Who will judge Kissinger’s legacy? The late journalist and author Chistopher Hitchens has perhaps done the most comprehensive labor to amass mountains of evidence condemning Kissinger’s legacy. His aim was to present the best possible case to prosecute Henry Kissinger either through institutions of International Law or in US courts. A cursory review of such past attempts in the 20th or 21st centuries shows the utter futility of looking to these venues for justice or accountability unless that is, it fits the interests and prerogative of victorious imperial powers.
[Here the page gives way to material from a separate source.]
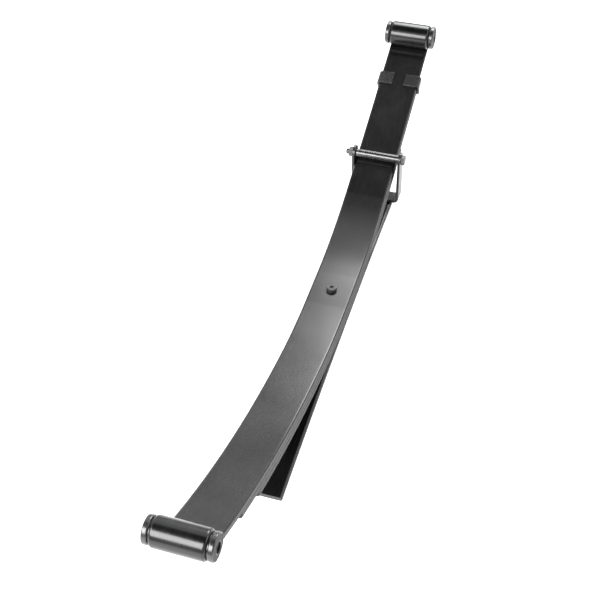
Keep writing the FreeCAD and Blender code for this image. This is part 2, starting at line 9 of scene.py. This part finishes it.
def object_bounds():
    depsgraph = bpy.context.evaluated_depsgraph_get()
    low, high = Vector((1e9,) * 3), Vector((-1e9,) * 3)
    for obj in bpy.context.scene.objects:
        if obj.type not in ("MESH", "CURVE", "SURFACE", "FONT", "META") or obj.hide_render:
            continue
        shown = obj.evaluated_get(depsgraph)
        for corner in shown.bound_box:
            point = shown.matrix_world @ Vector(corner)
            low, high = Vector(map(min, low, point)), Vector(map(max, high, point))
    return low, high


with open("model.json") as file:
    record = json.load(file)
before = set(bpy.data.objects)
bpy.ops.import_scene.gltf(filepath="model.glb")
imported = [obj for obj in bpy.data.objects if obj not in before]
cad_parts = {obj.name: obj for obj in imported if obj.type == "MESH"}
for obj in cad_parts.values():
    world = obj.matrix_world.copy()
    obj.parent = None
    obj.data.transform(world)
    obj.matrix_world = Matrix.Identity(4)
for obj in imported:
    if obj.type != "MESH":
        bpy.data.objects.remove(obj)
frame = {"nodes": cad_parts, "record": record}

CAD_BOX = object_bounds()
FLOOR_HEIGHT = CAD_BOX[0].z
SPRING_LENGTH = CAD_BOX[1].x - CAD_BOX[0].x
FLOOR_REACH = 20 * SPRING_LENGTH
MILLIMETRE = 0.001
MOST_NOISE = (0.35, 0.65)  # the range that most of a noise's values lie in
MOST_OF_TWO_NOISES = (0.7, 1.3)  # the same for the sum of two


# ---------------------------------------------------------------- node helpers

def new_material(name):
    """A material with an empty node tree, and that tree."""
    material = bpy.data.materials.new(name)
    material.use_nodes = True
    material.node_tree.nodes.clear()
    return material, material.node_tree


def add_node(tree, kind, inputs=None, **settings):
    """A shader node with its settings and input values. An input may be another node's output."""
    node = tree.nodes.new(f"ShaderNode{kind}")
    for name, value in settings.items():
        setattr(node, name, value)
    for name, value in (inputs or {}).items():
        socket = node.inputs[name]
        if isinstance(value, bpy.types.NodeSocket):
            tree.links.new(value, socket)
        else:
            socket.default_value = value
    return node


def grey(level, warmth=0.0):
    """A grey, a little warmer or colder."""
    return (level * (1 + warmth), level, level * (1 - warmth), 1)


def object_position(tree, stretch=(1, 1, 1)):
    """Positions on a piece in metres. A pattern is drawn out along the axis with the smallest stretch."""
    where = add_node(tree, "TexCoord").outputs["Object"]
    return add_node(tree, "Mapping", {"Vector": where, "Scale": stretch}).outputs["Vector"]


def noise(tree, where, scale, detail, roughness=0.55):
    """A cloudy pattern with about as many blotches to the metre as its scale says."""
    inputs = {"Vector": where, "Scale": scale, "Detail": detail, "Roughness": roughness}
    return add_node(tree, "TexNoise", inputs).outputs["Fac"]


def spread(tree, value, low, high, from_low=0.0, from_high=1.0):
    """Maps a value onto a range, without going past its ends."""
    inputs = {"Value": value, "From Min": from_low, "From Max": from_high, "To Min": low, "To Max": high}
    return add_node(tree, "MapRange", inputs, clamp=True).outputs["Result"]


def calculate(tree, operation, *values):
    return add_node(tree, "Math", dict(enumerate(values)), operation=operation).outputs[0]


def times(tree, first, second):
    return calculate(tree, "MULTIPLY", first, second)


def plus(tree, first, second):
    return calculate(tree, "ADD", first, second)


def blend_colours(tree, amount, first, second):
    """Goes from the first colour to the second as the amount goes from nought to one."""
    # The Mix node's sockets for numbers and for colours share their names, so these go by their places.
    amount_socket, first_socket, second_socket, colour_result = 0, 6, 7, 2
    inputs = {amount_socket: amount, first_socket: first, second_socket: second}
    return add_node(tree, "Mix", inputs, data_type="RGBA").outputs[colour_result]


def bump(tree, height, distance, strength=0.5):
    inputs = {"Height": height, "Distance": distance, "Strength": strength}
    return add_node(tree, "Bump", inputs).outputs["Normal"]


def edge_wear(tree, radius, grain):
    """How near a point lies to a convex or concave edge, broken up by a grain."""
    soft = add_node(tree, "Bevel", {"Radius": radius}, samples=4).outputs["Normal"]
    sharp = add_node(tree, "NewGeometry").outputs["Normal"]
    agreement = add_node(tree, "VectorMath", {0: soft, 1: sharp}, operation="DOT_PRODUCT").outputs["Value"]
    edge = spread(tree, agreement, 1.0, 0.0, from_low=0.75, from_high=0.995)
    patches = spread(tree, grain, 0.0, 1.0, from_low=0.42, from_high=0.62)
    return times(tree, edge, patches)


def side_faces(tree):
    """One where a surface looks out sideways across the spring, nought on the rest."""
    normal = add_node(tree, "SeparateXYZ", {0: add_node(tree, "NewGeometry").outputs["Normal"]})
    sideways = calculate(tree, "ABSOLUTE", normal.outputs["Y"])
    return spread(tree, sideways, 0.0, 1.0, from_low=0.9, from_high=0.98)


def finish_surface(tree, colour, metal, roughness, normal, **more):
    """Joins what a material's nodes have worked out to its shader and output."""
    inputs = {"Base Color": colour, "Metallic": metal, "Roughness": roughness, "Normal": normal, **more}
    surface = add_node(tree, "BsdfPrincipled", inputs)
    output = add_node(tree, "OutputMaterial")
    tree.links.new(surface.outputs[0], output.inputs["Surface"])


# ---------------------------------------------------------------- materials

def make_paint(name, dark, light, rough, worn, rougher_sides=0.0):
    """Satin paint over rolled steel: faint streaks, fine orange peel, rubbed corners and coarser sides."""
    material, tree = new_material(name)
    here = object_position(tree)
    along_the_leaf = object_position(tree, (2.5, 90, 90))
    clouds = noise(tree, here, scale=14, detail=4)
    streaks = noise(tree, along_the_leaf, scale=3, detail=3)
    grain = noise(tree, here, scale=420, detail=2)
    peel = noise(tree, here, scale=900, detail=2, roughness=0.4)
    shade = plus(tree, times(tree, clouds, 0.6), times(tree, streaks, 0.4))
    coat_mix = spread(tree, shade, 0, 1, *MOST_NOISE)
    coat = blend_colours(tree, coat_mix, grey(dark, -0.04), grey(light, -0.03))
    wear = edge_wear(tree, 0.8 * MILLIMETRE, grain)
    colour = blend_colours(tree, times(tree, wear, 0.5), coat, grey(worn))
    smears = spread(tree, shade, rough - 0.05, rough + 0.06, from_low=0.3, from_high=0.7)
    specks = spread(tree, grain, -0.02, 0.03)
    sides = times(tree, side_faces(tree), rougher_sides)
    roughness = plus(tree, plus(tree, smears, specks), sides)
    height = plus(tree, times(tree, peel, 0.5), times(tree, streaks, 0.5))
    finish_surface(tree, colour, 0.0, roughness, bump(tree, height, 0.02 * MILLIMETRE))
    return material


def make_fastener_steel(name, dark, light, rough):
    """Dull plated steel with mottled plating and bright rubbed corners."""
    material, tree = new_material(name)
    here = object_position(tree)
    mottle = noise(tree, here, scale=160, detail=4)
    grain = noise(tree, here, scale=1500, detail=2)
    shade = spread(tree, mottle, 0, 1, *MOST_NOISE)
    plating = blend_colours(tree, shade, grey(dark, -0.02), grey(light, 0.01))
    wear = edge_wear(tree, 0.5 * MILLIMETRE, mottle)
    rubbed = grey(light * 1.8)
    colour = blend_colours(tree, times(tree, wear, 0.6), plating, rubbed)
    roughness = spread(tree, plus(tree, mottle, grain), rough - 0.07, rough + 0.1, *MOST_OF_TWO_NOISES)
    normal = bump(tree, grain, 0.04 * MILLIMETRE, strength=0.4)
    finish_surface(tree, colour, 0.6, roughness, normal)
    return material


def make_turned_steel(name, dark, light, rough):
    """Steel tube with the fine rings that turning leaves. Its end faces are dull, and their near-black
    colour is painted shade.
    """
    material, tree = new_material(name)
    across_the_tube = object_position(tree, (1, 20, 1))
    rings = noise(tree, across_the_tube, scale=45, detail=3)
    mottle = noise(tree, object_position(tree), scale=120, detail=3)
    tone = plus(tree, times(tree, rings, 0.65), times(tree, mottle, 0.35))
    shade = spread(tree, tone, 0, 1, *MOST_NOISE)
    turned = blend_colours(tree, shade, grey(dark, -0.01), grey(light, 0.01))
    # Faces that look out along the tube's axis are coloured near black and not metallic: painted shade, as
    # for faces turned away from the light.
    ends_painted_dark = side_faces(tree)
    colour = blend_colours(tree, ends_painted_dark, turned, grey(0.02))
    metal = spread(tree, ends_painted_dark, 0.95, 0.0)
    polish = spread(tree, tone, rough - 0.05, rough + 0.08, *MOST_NOISE)
    roughness = plus(tree, polish, times(tree, ends_painted_dark, 0.6))
    finish_surface(tree, colour, metal, roughness, bump(tree, rings, 0.005 * MILLIMETRE))
    return material


def make_rubber(name):
    """Moulded black rubber with a dry bloom, a fine skin and dull end faces."""
    material, tree = new_material(name)
    here = object_position(tree)
    bloom = noise(tree, here, scale=70, detail=4)
    skin = noise(tree, here, scale=1300, detail=3)
    bloom_mix = spread(tree, bloom, 0, 1, from_low=0.4, from_high=0.7)
    colour = blend_colours(tree, bloom_mix, grey(0.006), grey(0.016, 0.03))
    moulded = spread(tree, plus(tree, bloom, skin), 0.2, 0.32, *MOST_OF_TWO_NOISES)
    roughness = plus(tree, moulded, times(tree, side_faces(tree), 0.55))
    gloss = {"Specular IOR Level": 0.8}
    finish_surface(tree, colour, 0.0, roughness, bump(tree, skin, 0.03 * MILLIMETRE), **gloss)
    return material


def make_floor_sheet():
    """The matt white sheet of a light table, lit a little from below, with a barely visible tooth."""
    material, tree = new_material("light_table_sheet")
    tooth = noise(tree, object_position(tree), scale=300, detail=2)
    colour = blend_colours(tree, tooth, grey(0.9), grey(0.93))
    normal = bump(tree, tooth, 0.1 * MILLIMETRE, strength=0.2)
    glow = {"Emission Color": grey(1.0), "Emission Strength": 0.55}
    finish_surface(tree, colour, 0.0, 0.9, normal, **glow)
    return material


# Each slot's maker, and what it is told: the darkest and the lightest grey, the roughness, and for paint
# the grey of rubbed corners and how much rougher the side faces are.
FINISHES = {
    "leaf_paint": (make_paint, dict(dark=0.002, light=0.005, rough=0.2, worn=0.08, rougher_sides=0.4)),
    "clip_paint": (make_paint, dict(dark=0.008, light=0.015, rough=0.26, worn=0.14)),
    "bolt_steel": (make_fastener_steel, dict(dark=0.03, light=0.07, rough=0.34)),
    "spacer_steel": (make_turned_steel, dict(dark=0.07, light=0.12, rough=0.26)),
    "sleeve_steel": (make_turned_steel, dict(dark=0.08, light=0.16, rough=0.28)),
    "bush_rubber": (make_rubber, dict()),
}


def dress_nodes():
    """Gives every CAD node the material of its record slot."""
    made = {slot: maker(slot, **look) for slot, (maker, look) in FINISHES.items()}
    for part in frame["record"]["subparts"]:
        node = frame["nodes"][part["node"]]
        node.data.materials.clear()
        node.data.materials.append(made[part["material_slot"]])


# ---------------------------------------------------------------- stage

def make_floor():
    """A square sheet under the spring, so wide that its edges lie near the horizon."""
    signs = ((-1, -1), (1, -1), (1, 1), (-1, 1))
    corners = [(FLOOR_REACH * x_sign, FLOOR_REACH * y_sign, FLOOR_HEIGHT) for x_sign, y_sign in signs]
    mesh = bpy.data.meshes.new("floor")
    mesh.from_pydata(corners, [], [(0, 1, 2, 3)])
    floor = bpy.data.objects.new("floor", mesh)
    bpy.context.scene.collection.objects.link(floor)
    mesh.materials.append(make_floor_sheet())


def aim(thing, position, target, roll=0.0):
    """Puts a light or a camera at a position, facing a target."""
    facing = (Vector(target) - Vector(position)).to_track_quat("-Z", "Y").to_matrix().to_4x4()
    thing.matrix_world = Matrix.Translation(position) @ facing @ Matrix.Rotation(roll, 4, "Z")


def add_softbox(name, direction, distance, width, height, radiance):
    """A rectangular light that faces the spring's middle from a direction, equally bright at any size."""
    light = bpy.data.lights.new(name, "AREA")
    light.shape = "RECTANGLE"
    light.size = width
    light.size_y = height
    light.energy = radiance * math.pi * width * height
    holder = bpy.data.objects.new(name, light)
    bpy.context.scene.collection.objects.link(holder)
    aim(holder, Vector(direction).normalized() * distance, target=(0, 0, 0))


def light_studio():
    """Soft boxes beyond, before and beside the spring."""
    add_softbox("far_softbox", (0.77, -0.1, 0.62), distance=2.2, width=1.3, height=1.05, radiance=10.5)
    add_softbox("near_softbox", (-0.77, 0.45, 0.68), distance=2.2, width=1.5, height=1.05, radiance=14)
    add_softbox("right_softbox", (0.1, -1.0, 0.75), distance=2.6, width=1.6, height=0.7, radiance=4)


def make_surroundings():
    """Pale walls, brighter upwards, with a dark band overhead that runs across the spring."""
    # A direction's X says how far it leans along the spring and its Z how steeply it rises, up to 1.
    world = bpy.data.worlds.new("studio")
    bpy.context.scene.world = world
    world.use_nodes = True
    tree = world.node_tree
    tree.nodes.clear()
    direction = add_node(tree, "SeparateXYZ", {0: add_node(tree, "TexCoord").outputs["Generated"]})
    lengthways = direction.outputs["X"]
    upwards = direction.outputs["Z"]
    walls = spread(tree, upwards, 0.5, 1.1, from_high=0.5)
    band_middle = -0.1
    from_band_middle = calculate(tree, "ABSOLUTE", plus(tree, lengthways, -band_middle))
    band = spread(tree, from_band_middle, 0.02, 1.4, from_low=0.36, from_high=0.5)
    below_band = spread(tree, upwards, 1.0, 0.0, from_low=0.72, from_high=0.88)
    level = times(tree, walls, calculate(tree, "MAXIMUM", band, below_band))
    background = add_node(tree, "Background", {"Color": grey(1.0), "Strength": level})
    output = add_node(tree, "OutputWorld")
    tree.links.new(background.outputs[0], output.inputs["Surface"])


def add_camera():
    """A short telephoto view from behind, above and to the right of the rear eye."""
    position = (-0.9911, -0.3045, 1.1007)
    target = (-0.1338, 0, 0.1178)
    roll = math.radians(-2.99)
    camera = bpy.data.cameras.new("camera")
    camera.lens = 65.27
    camera.sensor_width = 36
    camera.clip_end = 50
    holder = bpy.data.objects.new("camera", camera)
    bpy.context.scene.collection.objects.link(holder)
    aim(holder, position, target, roll)
    bpy.context.scene.camera = holder


dress_nodes()
make_floor()
light_studio()
make_surroundings()
add_camera()
bpy.context.scene.view_settings.view_transform = "Standard"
As Noam Chomsky once said, “If the Nuremberg laws were applied, then every post-war American president would have been hanged.”

Only a mass working class based anti-war, anti-imperialist movement can bring the likes of Kissinger and the entire ruling class to book for its crimes against humanity. The ruling class has taught us the bitter truth that there is no justice without power and there is no neutral morality that applies equally to all in a deeply unequal world. So for the monsters of imperialism to face true accountability, and more importantly to stop any such crimes being committed in the future, a working class based revolutionary democracy must win power through a socialist transformation.